His developments not only enhanced the quality and efficiency of printing but also expanded the possibilities within the printing industry.

George Robert Carruthers – An influential figure in the printing and publishing industry, George Robert Carruthers was known for his contributions to technological advancements. His work extended beyond the boundaries of traditional printing, incorporating new technologies and methods that were ahead of his time. 

Carruthers’ innovations paved the way for future developments in the industry, influencing both the technique and quality of printing.

Illuminating Black Printers of the Print Trade

The African American pioneers in the print trade, many of whom worked as both printers and publishers, played a crucial role in disseminating important information and ideas. 

Their work transcends just printing; it encompasses a broader narrative of resistance, education, and empowerment.

David Ruggles (1810-1845) – As a pioneering printer and publisher, David Ruggles was an ardent abolitionist who utilized printing as a tool for advocacy. He established the first African American bookstore in the United States and was instrumental in publishing pamphlets and essays that challenged slavery. 

Ruggles’ commitment to the abolitionist movement and his use of print media to fight for freedom and equality were groundbreaking in the 19th century.

Thomas Hamilton (1823-1865) – Thomas Hamilton was an influential African American printer whose work greatly supported the anti-slavery movement. As the publisher of “The Anglo-African Magazine” and “The Weekly Anglo-African” newspapers, he provided a platform for black writers and intellectuals. 

His publications were vital in promoting African American culture, education, and the abolitionist cause.
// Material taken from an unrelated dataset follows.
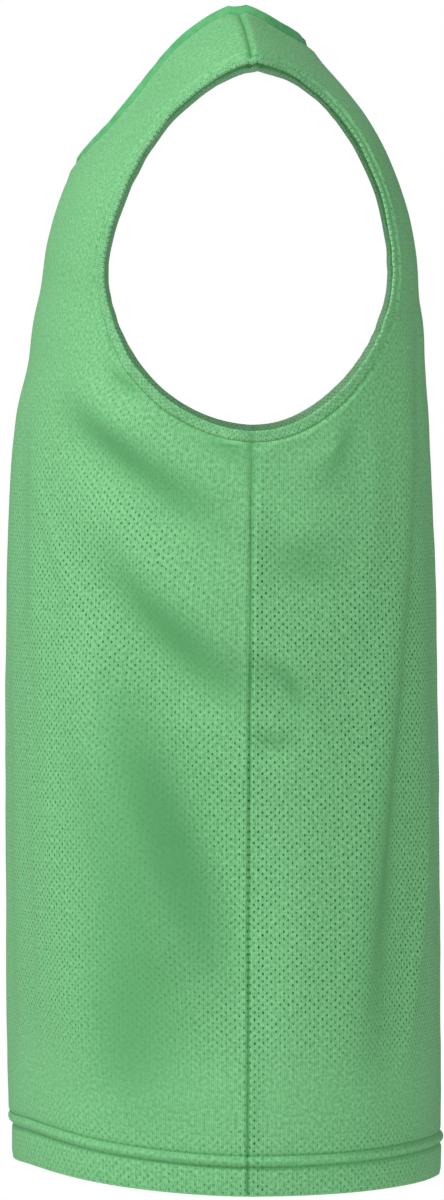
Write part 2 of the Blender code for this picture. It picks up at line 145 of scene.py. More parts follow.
FOLD_POINTS = 33  # points that a fold's line is worked out at
FOLD_HANG = 1.7  # how far the cloth hangs over a fold, in half widths
FOLD_END = 0.06  # how shallow a fold is at its ends, as a share of half a turn
# The same share of lift also sets how deep the painted shade along each fold is.
FOLD_SHUTS = 9.0  # millimetres of lift at which a fold pulls the eyelets shut
FOLD_MOST = 0.9  # the most that one fold shuts them
# The unevenness of cloth that nothing pulls taut: waves a metre, height, and a start.
SLACK = ((17.0, 0.0006, (0, 0, 0)), (55.0, 0.00025, (7, 3, 1)))

# How strongly painted shade darkens the grooves: at the hem's lower and upper row, the
# side seam and the shoulder seam, with half the width of each line.
SEAM_SHADE = {"low": 0.7, "high": 0.45, "side": 0.42, "shoulder": 0.9}
SEAM_SHADE_REACH = {"hem": 0.0012, "side": 0.0012, "shoulder": 0.0013}

# How far the eyelets stand open.  Places are millimetres up from the hem or round the
# body, and each is followed by its width, and by the share that it adds or takes there.
OPEN, OPEN_LEAST = 0.90, 0.05
CHEST = {"front": 380, "back": 335}  # above this the chest draws them shut
CHEST_CLOSES = (150, 0.66)
HEM_CLOSES = (56, 32, 0.75)  # just above the hem, where the cloth is smooth
HEM_CLOSES_FROM, HEM_CLOSES_TO = (20, 90), (-8, 24)  # from the middle to the side seam
PUFF_CLOSES = (4.0, 0.7)  # between the hem's two rows
TURN_CLOSES = (2.5, 0.3)  # in the turned-up hem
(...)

Grafton Tyler Brown (lithographer, 1841-1918) – Grafton Tyler Brown was a notable African American lithographer and painter, recognized as the first professional black artist in California. His lithographic works, which included maps, landscapes, and city views, were highly regarded. 

Brown’s success as a lithographer broke racial barriers and opened doors for future African American artists in the printing and visual arts industries.

Marcus Garvey (1887-1940) – Marcus Garvey was a prominent figure in the printing industry, whose work was closely tied to his activism. He founded the “Negro World” newspaper in 1918, which became a key communication tool for the Universal Negro Improvement Association (UNIA).

Garvey used this publication to promote his ideas of black nationalism and to mobilize people of African descent globally.

The Murray Brothers Press (started in 1921) – The Murray Brothers Press was established by pioneering African American brothers Robert and M. Maxwell Murray. Their press was a significant development in the history of African American publishing. 

Specializing in religious and educational materials, their work not only provided necessary resources to the black community but also represented a significant step forward in African American entrepreneurship and self-representation in the print industry.

Influential Black Presses and Publications in the Late 1800s and Early 1900s

The late 19th and early 20th centuries were pivotal times for the African American community, especially in the realms of media and publishing. 

Several black presses and publications emerged during this period, playing a crucial role in shaping public opinion, advocating for civil rights, and providing a voice to the African American community. 

Some of these influential publications include:

Freedom’s Journal – Launched in 1827, it holds the distinction of being the first African American-owned and operated newspaper in the United States. It served as a platform to articulate the concerns of African Americans.

The North Star – Founded by the iconic abolitionist Frederick Douglass in 1847, this antislavery paper was a significant voice against slavery and for the rights of African Americans.

The Provincial Freeman – Established in Canada in 1853 by Mary Ann Shadd Cary, an African American, it was a weekly publication advocating for abolitionism and the rights of black people in North America.

L’Union – The first black newspaper in the South, established in 1862 in New Orleans. It was a powerful voice for the African American community, advocating for their rights during a tumultuous time in American history.

Memphis Free Speech – Co-owned by Ida B. Wells, a prominent African American journalist and activist, this newspaper was known for its strong stance against lynching and its advocacy for civil rights.

Pittsburgh Courier – Founded in 1907, it became one of the most nationally influential African American weekly newspapers, known for its coverage of civil rights and its impact on national public policy.

These publications played a critical role in the fight against slavery, racial discrimination, and in promoting civil rights. Their legacy continues to inspire and inform the work of contemporary African American journalists and publications.

Join Us In Celebrating The History and The Legacy Of Black Pioneers In Print

Remembering these trailblazers is not just about acknowledging the past, it’s about inspiring the future. As Full Sail Media, we honor the men and women who helped lay the foundation for the print industry as we know it today.